É o mesmo espírito de Cortázar, que nas compridas cartas aos Jonquières relata suas viagens e comenta um por um os museus e galerias que visitou, compara quadros, anuncia missão cumprida quando finalmente se depara com um conjunto escultórico ou um mural.

Por isso, Ouro Preto e Congonhas do Campo (e provavelmente Brasília, pelo aspecto arquitetônico) foram lugares que ele certamente insistiu em conhecer, mesmo que os baianos o quisessem arrastar para o Rio Vermelho e os paulistanos para Perdizes.

Para não dizerem que sou eu que estou inventando essa afinidade de espírito entre Osman Lins e Cortázar, aqui vai o testemunho dele próprio, em outra correspondência aos Jonquières, datada de fevereiro de 1983:

(...) Me alegrou o fato de você gostar tanto de Avalovara, porque ainda que não me lembre dele em detalhe, ficou-me como uma grande experiência de leitura.

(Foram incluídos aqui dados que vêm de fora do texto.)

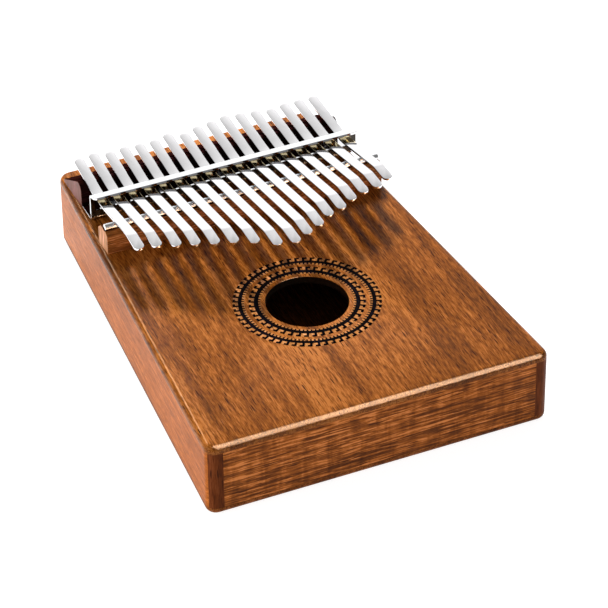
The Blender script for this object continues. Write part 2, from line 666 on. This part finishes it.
# Pressure bracket
# One sheet of chromed steel folded into a foot, an upright with a window for each tine, and a
# short lip that slopes up towards the player.
sheet_t, web_y, bracket_h = 0.9 * MM, 55.0 * MM, 12.2 * MM
bracket_x, bracket_len = 1.75 * MM, 111 * MM
foot_d, lip_len, lip_slope, fold_r = 10.2 * MM, 3.5 * MM, math.radians(10), 0.8 * MM
sill, window_top, window_w = body_h + 4.6 * MM, body_h + 10.92 * MM, tine_w + 0.7 * MM
lip_corner_r, burr_r = 2.6 * MM, 0.12 * MM
bracket_chrome = metal("bracket_chrome", (0.92, 0.92, 0.93), 0.03, "X", scratch=0.03)
bracket_shade = metal("bracket_shade", (0.05, 0.045, 0.04), 0.25, "Z")
bracket_under = metal("bracket_under", (0.86, 0.74, 0.45), 0.12, "X")


def fold(cy, cz, radius, a0, a1, steps=6):
    """Points (y, z) along a fold, with angles measured from the player's side upwards."""
    angles = [math.radians(a0 + (a1 - a0) * k / steps) for k in range(steps + 1)]
    return [(cy - radius * math.cos(a), cz + radius * math.sin(a)) for a in angles]


outer_r = fold_r + sheet_t
low_y, low_z = web_y + outer_r, body_h + outer_r
high_y, high_z = web_y - fold_r, body_h + bracket_h - outer_r
skin = [(web_y + foot_d, body_h)] + fold(low_y, low_z, outer_r, -90, 0)
head = 180 - math.degrees(math.asin((window_top - high_z) / fold_r))
skin += [(web_y, sill)] + fold(high_y, high_z, fold_r, 180, head, 3)
skin += fold(high_y, high_z, fold_r, head, 100, 4)[1:]
lip_y, lip_z = skin[-1]
lip_z += lip_len * math.sin(lip_slope)
skin.append((lip_y - lip_len * math.cos(lip_slope), lip_z))
sheet = bmesh.new()
left, right = bracket_x - bracket_len / 2, bracket_x + bracket_len / 2
line = [sheet.verts.new((left, y, z)) for y, z in skin]
edges = [sheet.edges.new((a, b)) for a, b in zip(line, line[1:])]
sides = []
for i in range(tine_count):
    angle, x = tine_turn(i)
    centre = x - (web_y - saddle_y) * math.tan(angle)
    sides += [centre - window_w / 2, centre + window_w / 2]
at = left
for x in sides + [right]:
    drawn = bmesh.ops.extrude_edge_only(sheet, edges=edges)
    fresh = [g for g in drawn["geom"] if isinstance(g, bmesh.types.BMVert)]
    bmesh.ops.translate(sheet, verts=fresh, vec=(x - at, 0, 0))
    edges = [g for g in drawn["geom"] if isinstance(g, bmesh.types.BMEdge) and
             all(v in fresh for v in g.verts)]
    at = x
openings = []
for face in sheet.faces:
    middle = face.calc_center_median()
    if sill < middle.z < window_top:
        if any(sides[2 * i] < middle.x < sides[2 * i + 1] for i in range(tine_count)):
            openings.append(face)
bmesh.ops.delete(sheet, geom=openings, context="FACES")
lip_corners = [v for v in sheet.verts if abs(v.co.z - lip_z) < touching / 10 and
               min(abs(v.co.x - left), abs(v.co.x - right)) < touching / 10]
bmesh.ops.bevel(sheet, geom=lip_corners, offset=lip_corner_r, offset_type="OFFSET",
                affect="VERTICES", segments=8, profile=0.5, material=-1)
bmesh.ops.remove_doubles(sheet, verts=sheet.verts, dist=touching / 10)
bmesh.ops.recalc_face_normals(sheet, faces=sheet.faces)
sheet.normal_update()
upright = next(f for f in sheet.faces if abs(f.normal.y) > 0.99)
if upright.normal.y > 0:
    bmesh.ops.reverse_faces(sheet, faces=sheet.faces)
bmesh.ops.solidify(sheet, geom=list(sheet.faces), thickness=sheet_t)
soften(sheet, burr_r, 50)
sheet.normal_update()
for face in sheet.faces:  # brassy under the lip, and dark on the player's side of the upright
    middle = face.calc_center_median()
    if middle.y < web_y + 0.1 * MM and middle.z > body_h + 2 * MM:
        if face.normal.z < -0.6:
            face.material_index = 2
        elif face.normal.y < -0.6 and middle.y > web_y - 1 * MM:
            face.material_index = 1
show("pressure_bracket_chrome", sheet, [bracket_chrome, bracket_shade, bracket_under],
     nodes=["pressure_bracket"])

# Bracket screws
# Five plated cross head screws that go through the bracket's foot and the top plate and hold
# them down to the brace. The solid model's own screws stay and take the plated finish.
screw_steel = metal("screw_steel", (0.72, 0.72, 0.74), 0.2, "Z")
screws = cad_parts["bracket_screws"]
screws.data.materials.clear()
screws.data.materials.append(screw_steel)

Coisas como a imagem de “Cecília rodeada de leões”, perduram em minha memória nos tempos de hoje. Às vezes penso que as coisas mais fortes que li nos últimos dez anos são as obras de dois brasileiros, Clarice Lispector e [Osman] Lins; dá quase vontade da gente se lançar ao português em busca de outras coisas que por acaso possam existir.

A gente sabe que a barreira entre a língua castelhana e a língua brasileira é uma barreira desigual. Nós os entendemos e os lemos com relativa facilidade, enquanto que para eles a via contrária é muito penosa, quase inacessível. Cortázar provavelmente leu Avalovara em francês, na tradução de Maryvonne Lapouge, pela Denoël, de 1975.